## Aim of the task
Set the data down again, exactly as it reads, but without the pictures.

**** Records for processing

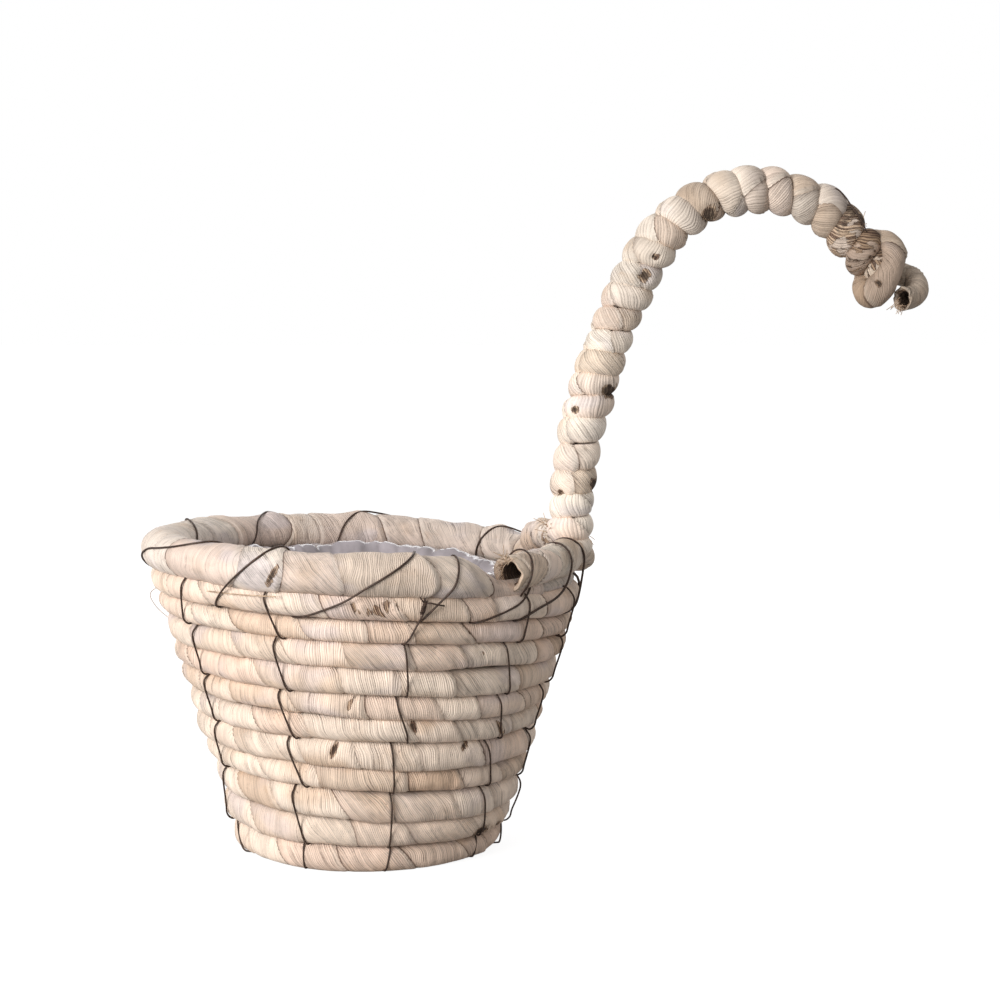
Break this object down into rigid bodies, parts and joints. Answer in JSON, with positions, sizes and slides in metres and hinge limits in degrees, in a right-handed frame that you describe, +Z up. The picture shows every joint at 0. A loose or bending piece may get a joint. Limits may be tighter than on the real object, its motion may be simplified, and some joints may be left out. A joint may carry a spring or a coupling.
{
  "type": "hanging basket planter",
  "caption": "Round tapered basket planter of stacked wrapped-rope hoops bound with wire, film liner inside, one tall hooked rope handle at its rim.",
  "frame": {"origin": "centre of the underside of the base button, on the basket's axis, where the basket stands", "axes": "+Z up along the basket's axis, +X towards the handle and its hook, -Y the front that the picture shows"},
  "size_m": [0.4126, 0.2416, 0.3683],
  "materials": {
    "husk_rope": "matt dried leaf wrap, fibrous",
    "rim_husk": "matt dried leaf wrap, fibrous",
    "handle_husk": "matt dried leaf rope, fibrous",
    "liner_film": "thin cloudy film, creased",
    "binding_wire": "dark brown annealed wire",
    "rod_steel": "dull drawn steel"
  },
  "bodies": {
    "root": {"base_coil": "husk_rope", "base_button": "husk_rope", "coil_row_01": "husk_rope", "coil_row_02": "husk_rope", "coil_row_03": "husk_rope", "coil_row_04": "husk_rope", "coil_row_05": "husk_rope", "coil_row_06": "husk_rope", "coil_row_07": "husk_rope", "coil_row_08": "husk_rope", "coil_row_09": "husk_rope", "coil_row_10": "husk_rope", "coil_row_11": "husk_rope", "rim_coil": "rim_husk", "liner": "liner_film", "handle_rod": "rod_steel", "handle_winding": "handle_husk", "hook_knot": "handle_husk", "handle_tail": "handle_husk", "rod_tie": "binding_wire", "tail_lashing": "binding_wire", "rim_lashing": "binding_wire", "wall_lashing_01": "binding_wire", "wall_lashing_02": "binding_wire", "wall_lashing_03": "binding_wire", "wall_lashing_04": "binding_wire", "wall_lashing_05": "binding_wire", "wall_lashing_06": "binding_wire", "wall_lashing_07": "binding_wire", "wall_lashing_08": "binding_wire", "wall_lashing_09": "binding_wire", "wall_lashing_10": "binding_wire"}
  },
  "joints": []
}
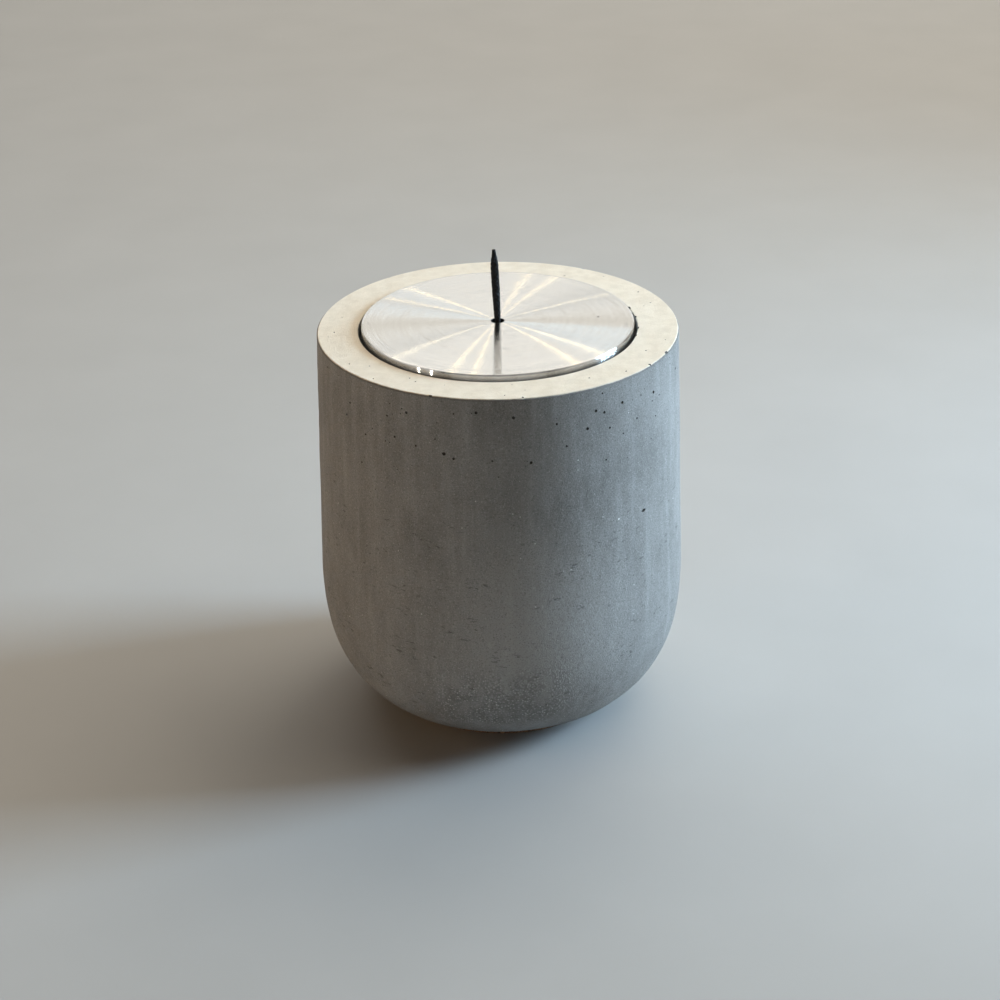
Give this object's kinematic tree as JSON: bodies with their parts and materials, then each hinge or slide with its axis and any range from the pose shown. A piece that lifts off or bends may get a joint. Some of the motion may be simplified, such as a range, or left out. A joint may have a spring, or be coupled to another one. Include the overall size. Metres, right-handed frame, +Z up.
{
  "type": "oil lantern",
  "caption": "Round-bottomed cast-concrete oil lantern with a lift-out fuel cup, a turned aluminium cover disc and an upright wick.",
  "frame": {"origin": "centre of the underside of the cork pad, on the surface that the lantern stands on", "axes": "+Z up along the lantern's axis, -Y towards the viewer, +X to the viewer's right"},
  "size_m": [0.1404, 0.1404, 0.1825],
  "materials": {
    "concrete": "matte",
    "cork": "matte",
    "reservoir_steel": "satin",
    "silicone": "matte",
    "turned_aluminium": "satin",
    "brass": "satin",
    "zinc_steel": "satin",
    "charred_wick": "matte",
    "core_wire": "satin"
  },
  "bodies": {
    "body": {"vessel": "concrete", "base_pad": "cork"},
    "cup": {"reservoir": "reservoir_steel", "seal_ring": "silicone"},
    "cover": {"cover_disc": "turned_aluminium", "wick_tube": "brass", "wick_sleeve": "brass", "tube_washer": "zinc_steel", "tube_nut": "brass"},
    "wick": {"wick_braid": "charred_wick", "wick_core": "core_wire"}
  },
  "joints": [
    {"name": "reservoir_lift", "type": "slide", "parent": "body", "child": "cup", "axis": [0, 0, 1], "range_m": [0, 0.125]},
    {"name": "cover_lift", "type": "slide", "parent": "cup", "child": "cover", "axis": [0, 0, 1], "range_m": [0, 0.12]},
    {"name": "wick_feed", "type": "slide", "parent": "cover", "child": "wick", "axis": [-0.0349, 0, 0.9994], "range_m": [-0.006, 0.01]}
  ]
}
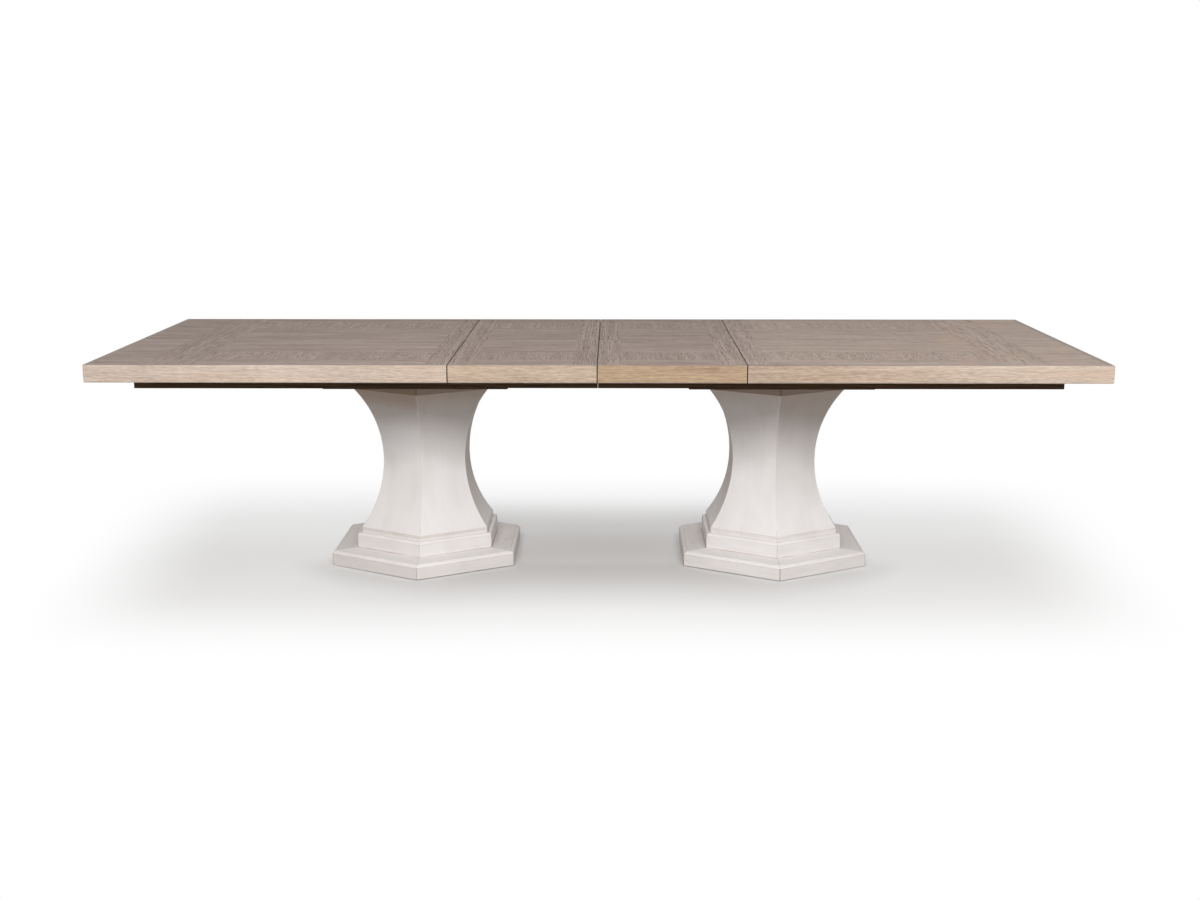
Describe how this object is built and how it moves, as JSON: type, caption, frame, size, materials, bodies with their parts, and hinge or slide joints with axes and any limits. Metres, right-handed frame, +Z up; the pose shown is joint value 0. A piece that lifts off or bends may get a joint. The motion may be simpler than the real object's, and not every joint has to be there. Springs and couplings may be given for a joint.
{
  "type": "extending dining table",
  "caption": "Rectangular extending dining table on twin hexagonal concave pedestals, with lift-out leaves in the middle of a framed veneer top that slides apart.",
  "frame": {"origin": "on the floor under the middle of the extended top", "axes": "+X along the table to its right end, +Y from front to back, +Z up"},
  "size_m": [3.178, 1.168, 0.76],
  "materials": {
    "oak_top": "grey-brown washed oak veneer, satin",
    "oak_edge": "pale solid oak, satin",
    "leaf_edge": "golden solid oak, satin",
    "dark_stain": "dark brown stained hardwood, satin",
    "white_paint": "brushed antique white paint on wood, rubbed at its edges",
    "hardwood": "plain waxed hardwood",
    "steel": "zinc plated",
    "glide_nylon": "matt"
  },
  "bodies": {
    "base": {"back_fixed_rail": "hardwood", "centre_tie": "hardwood", "floor_glides": "glide_nylon", "front_fixed_rail": "hardwood", "left_cap": "white_paint", "left_collar": "white_paint", "left_column": "white_paint", "left_foot_block": "hardwood", "left_mounting_plate": "dark_stain", "left_plinth": "white_paint", "right_cap": "white_paint", "right_collar": "white_paint", "right_column": "white_paint", "right_foot_block": "hardwood", "right_mounting_plate": "dark_stain", "right_plinth": "white_paint", "stop_pins": "hardwood", "tie_rods": "steel"},
    "left_top": {"left_panel": "oak_top", "left_end_edge": "oak_edge", "left_end_apron": "dark_stain", "left_seam_batten": "hardwood", "left_cross_batten": "hardwood", "left_corner_blocks": "hardwood", "left_front_edge": "oak_edge", "left_front_apron": "dark_stain", "left_front_runner": "hardwood", "left_back_edge": "oak_edge", "left_back_apron": "dark_stain", "left_back_runner": "hardwood"},
    "right_top": {"right_panel": "oak_top", "right_end_edge": "oak_edge", "right_end_apron": "dark_stain", "right_seam_batten": "hardwood", "right_cross_batten": "hardwood", "right_corner_blocks": "hardwood", "right_front_edge": "oak_edge", "right_front_apron": "dark_stain", "right_front_runner": "hardwood", "right_back_edge": "oak_edge", "right_back_apron": "dark_stain", "right_back_runner": "hardwood"},
    "left_leaf": {"left_leaf_panel": "oak_top", "left_leaf_inner_batten": "hardwood", "left_leaf_outer_batten": "hardwood", "left_leaf_pegs": "hardwood", "left_leaf_front_edge": "leaf_edge", "left_leaf_front_apron": "dark_stain", "left_leaf_back_edge": "leaf_edge", "left_leaf_back_apron": "dark_stain"},
    "right_leaf": {"right_leaf_panel": "oak_top", "right_leaf_inner_batten": "hardwood", "right_leaf_outer_batten": "hardwood", "right_leaf_pegs": "hardwood", "right_leaf_front_edge": "leaf_edge", "right_leaf_front_apron": "dark_stain", "right_leaf_back_edge": "leaf_edge", "right_leaf_back_apron": "dark_stain"}
  },
  "joints": [
    {"name": "left_top_slide", "type": "slide", "parent": "base", "child": "left_top", "axis": [-1, 0, 0], "range_m": [0, 0.04]},
    {"name": "right_top_slide", "type": "slide", "parent": "base", "child": "right_top", "axis": [1, 0, 0], "range_m": [0, 0.04]},
    {"name": "left_leaf_lift", "type": "slide", "parent": "base", "child": "left_leaf", "axis": [0, 0, 1], "range_m": [0, 0.3]},
    {"name": "right_leaf_lift", "type": "slide", "parent": "base", "child": "right_leaf", "axis": [0, 0, 1], "range_m": [0, 0.3]}
  ]
}
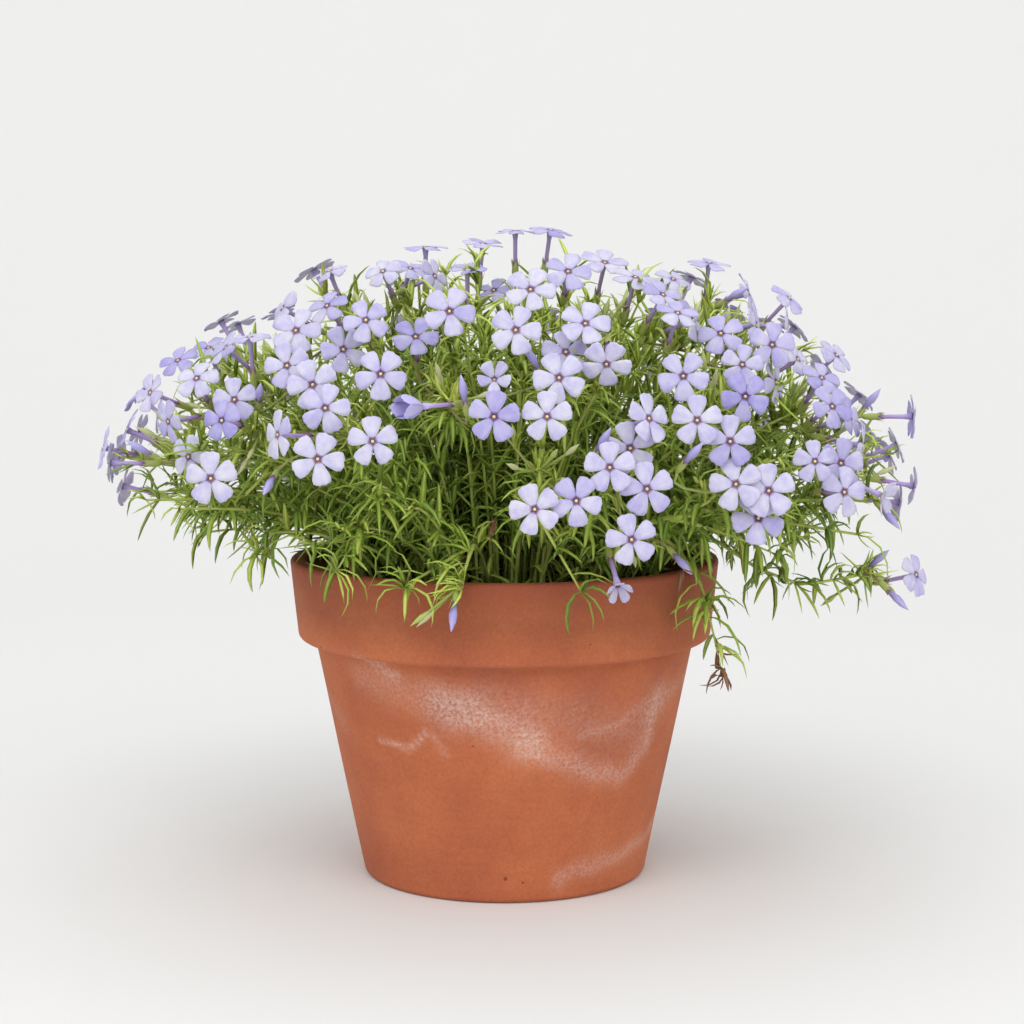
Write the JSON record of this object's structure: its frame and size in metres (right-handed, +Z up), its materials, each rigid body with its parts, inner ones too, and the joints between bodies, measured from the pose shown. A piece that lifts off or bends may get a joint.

********

## Answer
Break this object down into rigid bodies, parts and joints. Answer in JSON, with positions, sizes and slides in metres and hinge limits in degrees, in a right-handed frame that you describe, +Z up. The picture shows every joint at 0. A loose or bending piece may get a joint. Limits may be tighter than on the real object, its motion may be simplified, and some joints may be left out. A joint may carry a spring or a coupling.
{
  "type": "hanging basket planter",
  "caption": "Round tapered basket planter of stacked wrapped-rope hoops bound with wire, film liner inside, one tall hooked rope handle at its rim.",
  "frame": {"origin": "centre of the underside of the base button, on the basket's axis, where the basket stands", "axes": "+Z up along the basket's axis, +X towards the handle and its hook, -Y the front that the picture shows"},
  "size_m": [0.4126, 0.2416, 0.3683],
  "materials": {
    "husk_rope": "matt dried leaf wrap, fibrous",
    "rim_husk": "matt dried leaf wrap, fibrous",
    "handle_husk": "matt dried leaf rope, fibrous",
    "liner_film": "thin cloudy film, creased",
    "binding_wire": "dark brown annealed wire",
    "rod_steel": "dull drawn steel"
  },
  "bodies": {
    "root": {"base_coil": "husk_rope", "base_button": "husk_rope", "coil_row_01": "husk_rope", "coil_row_02": "husk_rope", "coil_row_03": "husk_rope", "coil_row_04": "husk_rope", "coil_row_05": "husk_rope", "coil_row_06": "husk_rope", "coil_row_07": "husk_rope", "coil_row_08": "husk_rope", "coil_row_09": "husk_rope", "coil_row_10": "husk_rope", "coil_row_11": "husk_rope", "rim_coil": "rim_husk", "liner": "liner_film", "handle_rod": "rod_steel", "handle_winding": "handle_husk", "hook_knot": "handle_husk", "handle_tail": "handle_husk", "rod_tie": "binding_wire", "tail_lashing": "binding_wire", "rim_lashing": "binding_wire", "wall_lashing_01": "binding_wire", "wall_lashing_02": "binding_wire", "wall_lashing_03": "binding_wire", "wall_lashing_04": "binding_wire", "wall_lashing_05": "binding_wire", "wall_lashing_06": "binding_wire", "wall_lashing_07": "binding_wire", "wall_lashing_08": "binding_wire", "wall_lashing_09": "binding_wire", "wall_lashing_10": "binding_wire"}
  },
  "joints": []
}
Give this object's kinematic tree as JSON: bodies with their parts and materials, then each hinge or slide with its axis and any range from the pose shown. A piece that lifts off or bends may get a joint. Some of the motion may be simplified, such as a range, or left out. A joint may have a spring, or be coupled to another one. Include the overall size. Metres, right-handed frame, +Z up.
{
  "type": "oil lantern",
  "caption": "Round-bottomed cast-concrete oil lantern with a lift-out fuel cup, a turned aluminium cover disc and an upright wick.",
  "frame": {"origin": "centre of the underside of the cork pad, on the surface that the lantern stands on", "axes": "+Z up along the lantern's axis, -Y towards the viewer, +X to the viewer's right"},
  "size_m": [0.1404, 0.1404, 0.1825],
  "materials": {
    "concrete": "matte",
    "cork": "matte",
    "reservoir_steel": "satin",
    "silicone": "matte",
    "turned_aluminium": "satin",
    "brass": "satin",
    "zinc_steel": "satin",
    "charred_wick": "matte",
    "core_wire": "satin"
  },
  "bodies": {
    "body": {"vessel": "concrete", "base_pad": "cork"},
    "cup": {"reservoir": "reservoir_steel", "seal_ring": "silicone"},
    "cover": {"cover_disc": "turned_aluminium", "wick_tube": "brass", "wick_sleeve": "brass", "tube_washer": "zinc_steel", "tube_nut": "brass"},
    "wick": {"wick_braid": "charred_wick", "wick_core": "core_wire"}
  },
  "joints": [
    {"name": "reservoir_lift", "type": "slide", "parent": "body", "child": "cup", "axis": [0, 0, 1], "range_m": [0, 0.125]},
    {"name": "cover_lift", "type": "slide", "parent": "cup", "child": "cover", "axis": [0, 0, 1], "range_m": [0, 0.12]},
    {"name": "wick_feed", "type": "slide", "parent": "cover", "child": "wick", "axis": [-0.0349, 0, 0.9994], "range_m": [-0.006, 0.01]}
  ]
}
Describe how this object is built and how it moves, as JSON: type, caption, frame, size, materials, bodies with their parts, and hinge or slide joints with axes and any limits. Metres, right-handed frame, +Z up; the pose shown is joint value 0. A piece that lifts off or bends may get a joint. The motion may be simpler than the real object's, and not every joint has to be there. Springs and couplings may be given for a joint.
{
  "type": "extending dining table",
  "caption": "Rectangular extending dining table on twin hexagonal concave pedestals, with lift-out leaves in the middle of a framed veneer top that slides apart.",
  "frame": {"origin": "on the floor under the middle of the extended top", "axes": "+X along the table to its right end, +Y from front to back, +Z up"},
  "size_m": [3.178, 1.168, 0.76],
  "materials": {
    "oak_top": "grey-brown washed oak veneer, satin",
    "oak_edge": "pale solid oak, satin",
    "leaf_edge": "golden solid oak, satin",
    "dark_stain": "dark brown stained hardwood, satin",
    "white_paint": "brushed antique white paint on wood, rubbed at its edges",
    "hardwood": "plain waxed hardwood",
    "steel": "zinc plated",
    "glide_nylon": "matt"
  },
  "bodies": {
    "base": {"back_fixed_rail": "hardwood", "centre_tie": "hardwood", "floor_glides": "glide_nylon", "front_fixed_rail": "hardwood", "left_cap": "white_paint", "left_collar": "white_paint", "left_column": "white_paint", "left_foot_block": "hardwood", "left_mounting_plate": "dark_stain", "left_plinth": "white_paint", "right_cap": "white_paint", "right_collar": "white_paint", "right_column": "white_paint", "right_foot_block": "hardwood", "right_mounting_plate": "dark_stain", "right_plinth": "white_paint", "stop_pins": "hardwood", "tie_rods": "steel"},
    "left_top": {"left_panel": "oak_top", "left_end_edge": "oak_edge", "left_end_apron": "dark_stain", "left_seam_batten": "hardwood", "left_cross_batten": "hardwood", "left_corner_blocks": "hardwood", "left_front_edge": "oak_edge", "left_front_apron": "dark_stain", "left_front_runner": "hardwood", "left_back_edge": "oak_edge", "left_back_apron": "dark_stain", "left_back_runner": "hardwood"},
    "right_top": {"right_panel": "oak_top", "right_end_edge": "oak_edge", "right_end_apron": "dark_stain", "right_seam_batten": "hardwood", "right_cross_batten": "hardwood", "right_corner_blocks": "hardwood", "right_front_edge": "oak_edge", "right_front_apron": "dark_stain", "right_front_runner": "hardwood", "right_back_edge": "oak_edge", "right_back_apron": "dark_stain", "right_back_runner": "hardwood"},
    "left_leaf": {"left_leaf_panel": "oak_top", "left_leaf_inner_batten": "hardwood", "left_leaf_outer_batten": "hardwood", "left_leaf_pegs": "hardwood", "left_leaf_front_edge": "leaf_edge", "left_leaf_front_apron": "dark_stain", "left_leaf_back_edge": "leaf_edge", "left_leaf_back_apron": "dark_stain"},
    "right_leaf": {"right_leaf_panel": "oak_top", "right_leaf_inner_batten": "hardwood", "right_leaf_outer_batten": "hardwood", "right_leaf_pegs": "hardwood", "right_leaf_front_edge": "leaf_edge", "right_leaf_front_apron": "dark_stain", "right_leaf_back_edge": "leaf_edge", "right_leaf_back_apron": "dark_stain"}
  },
  "joints": [
    {"name": "left_top_slide", "type": "slide", "parent": "base", "child": "left_top", "axis": [-1, 0, 0], "range_m": [0, 0.04]},
    {"name": "right_top_slide", "type": "slide", "parent": "base", "child": "right_top", "axis": [1, 0, 0], "range_m": [0, 0.04]},
    {"name": "left_leaf_lift", "type": "slide", "parent": "base", "child": "left_leaf", "axis": [0, 0, 1], "range_m": [0, 0.3]},
    {"name": "right_leaf_lift", "type": "slide", "parent": "base", "child": "right_leaf", "axis": [0, 0, 1], "range_m": [0, 0.3]}
  ]
}
Write the JSON record of this object's structure: its frame and size in metres (right-handed, +Z up), its materials, each rigid body with its parts, inner ones too, and the joints between bodies, measured from the pose shown. A piece that lifts off or bends may get a joint.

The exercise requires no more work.